DIRECTIVE: Give the lines of the material verbatim, from the first line to the line with "import * as THREE from 'three';", including both.

**** DATA BLOCK

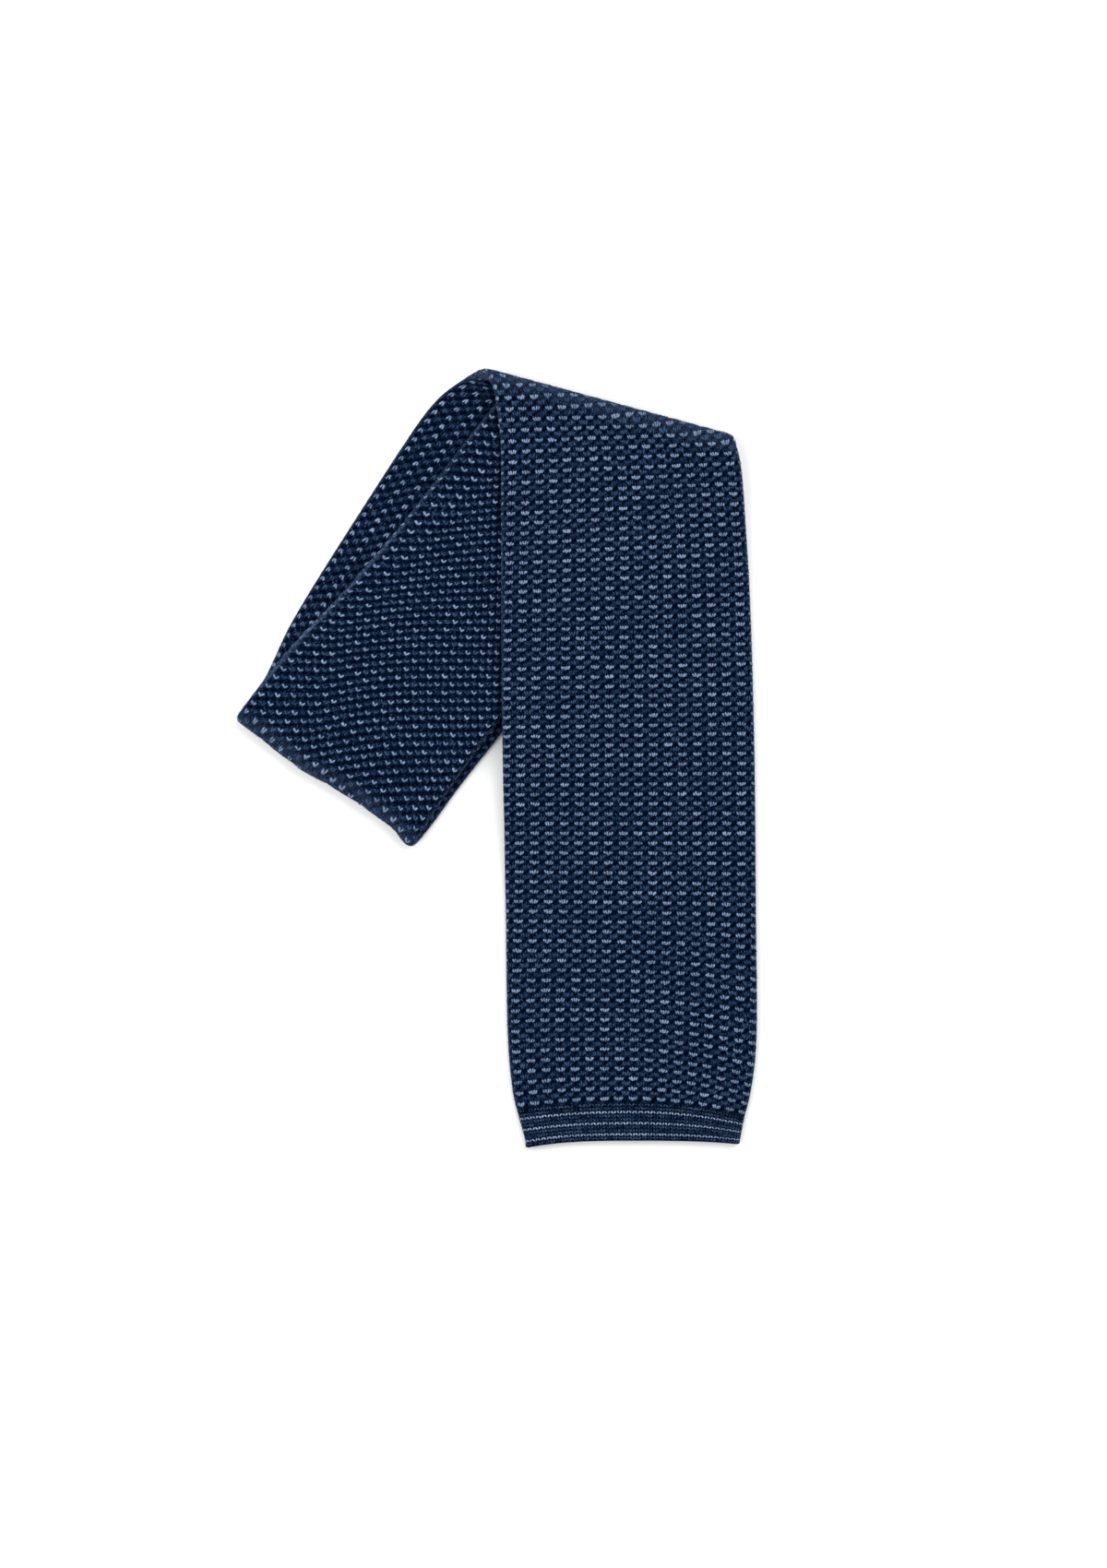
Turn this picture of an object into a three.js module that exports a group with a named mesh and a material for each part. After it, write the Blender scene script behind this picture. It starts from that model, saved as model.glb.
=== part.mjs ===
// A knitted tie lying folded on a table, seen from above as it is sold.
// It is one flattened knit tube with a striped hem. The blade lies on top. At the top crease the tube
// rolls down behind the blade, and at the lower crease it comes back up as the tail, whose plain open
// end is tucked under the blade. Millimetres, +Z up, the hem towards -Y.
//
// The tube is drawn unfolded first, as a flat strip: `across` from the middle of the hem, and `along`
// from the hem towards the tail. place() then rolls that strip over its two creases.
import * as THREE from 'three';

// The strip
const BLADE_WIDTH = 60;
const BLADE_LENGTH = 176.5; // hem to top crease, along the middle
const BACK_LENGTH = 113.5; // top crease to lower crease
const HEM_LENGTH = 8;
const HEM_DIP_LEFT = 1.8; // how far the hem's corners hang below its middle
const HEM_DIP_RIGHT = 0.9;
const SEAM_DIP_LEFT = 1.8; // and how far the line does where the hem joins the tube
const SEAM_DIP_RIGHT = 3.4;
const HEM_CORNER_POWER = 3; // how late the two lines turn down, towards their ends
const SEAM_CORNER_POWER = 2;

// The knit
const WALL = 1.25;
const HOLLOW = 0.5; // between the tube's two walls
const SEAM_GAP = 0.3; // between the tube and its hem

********

SOLVED PROBLEM:
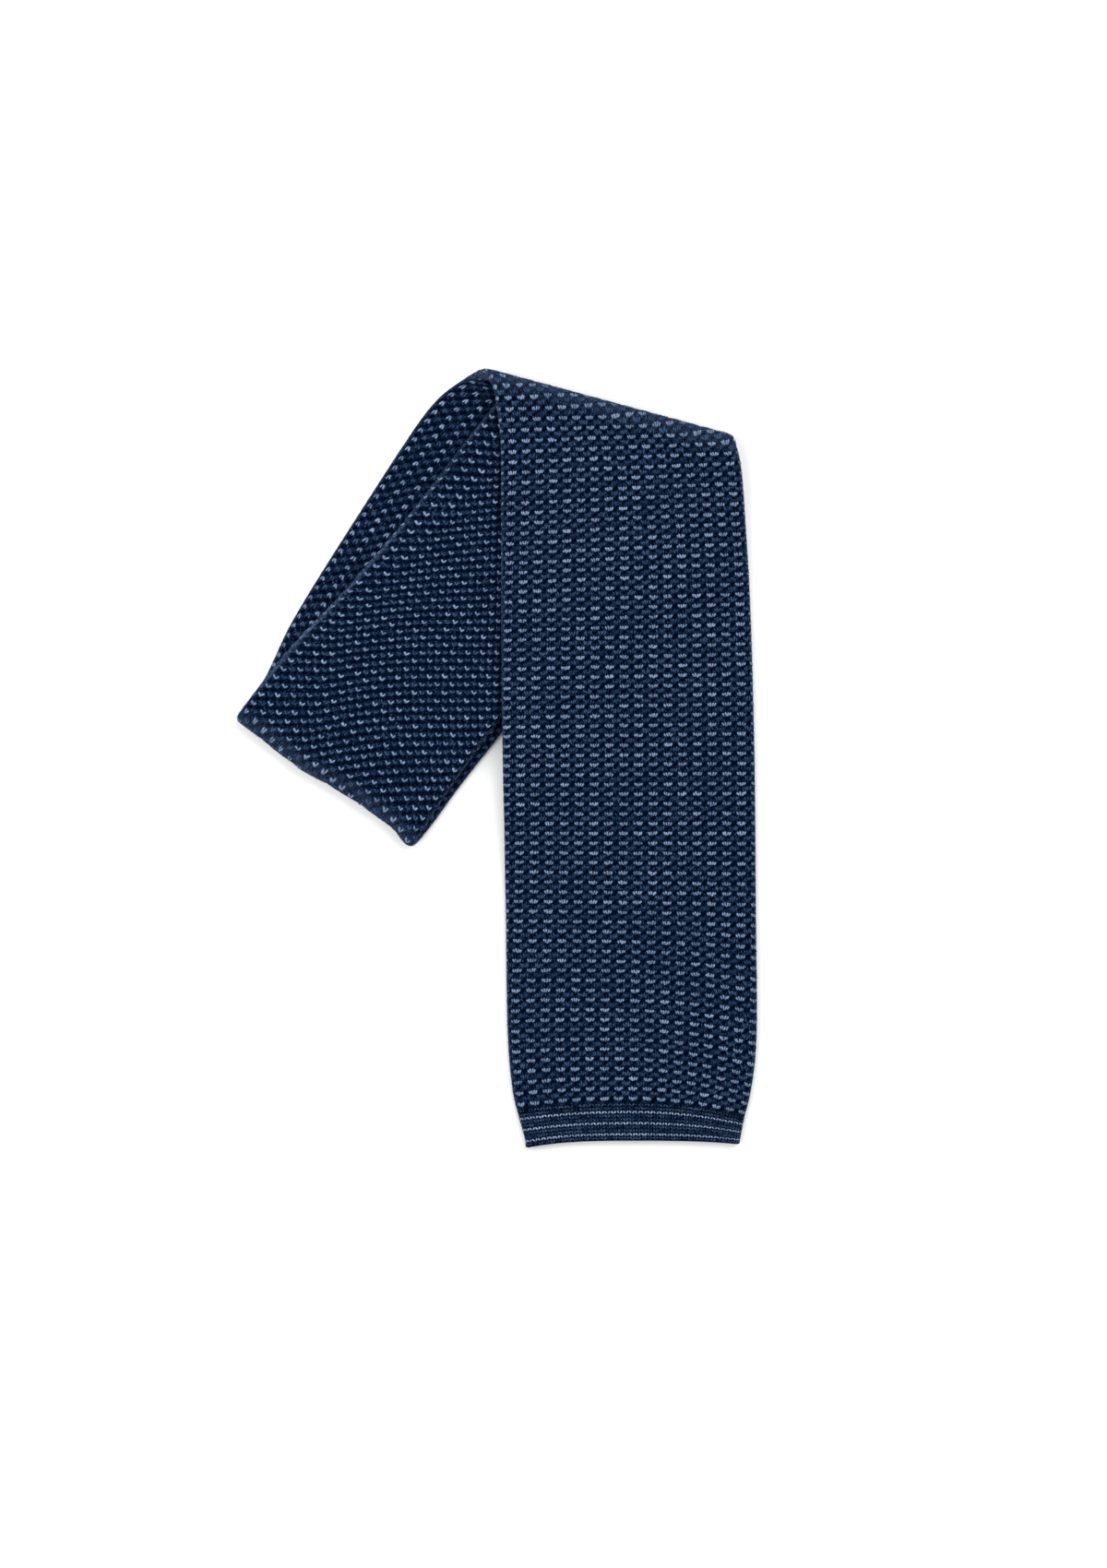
Turn this picture of an object into a three.js module that exports a group with a named mesh and a material for each part. After it, write the Blender scene script behind this picture. It starts from that model, saved as model.glb.
=== part.mjs ===
// A knitted tie lying folded on a table, seen from above as it is sold.
// It is one flattened knit tube with a striped hem. The blade lies on top. At the top crease the tube
// rolls down behind the blade, and at the lower crease it comes back up as the tail, whose plain open
// end is tucked under the blade. Millimetres, +Z up, the hem towards -Y.
//
// The tube is drawn unfolded first, as a flat strip: `across` from the middle of the hem, and `along`
// from the hem towards the tail. place() then rolls that strip over its two creases.
import * as THREE from 'three';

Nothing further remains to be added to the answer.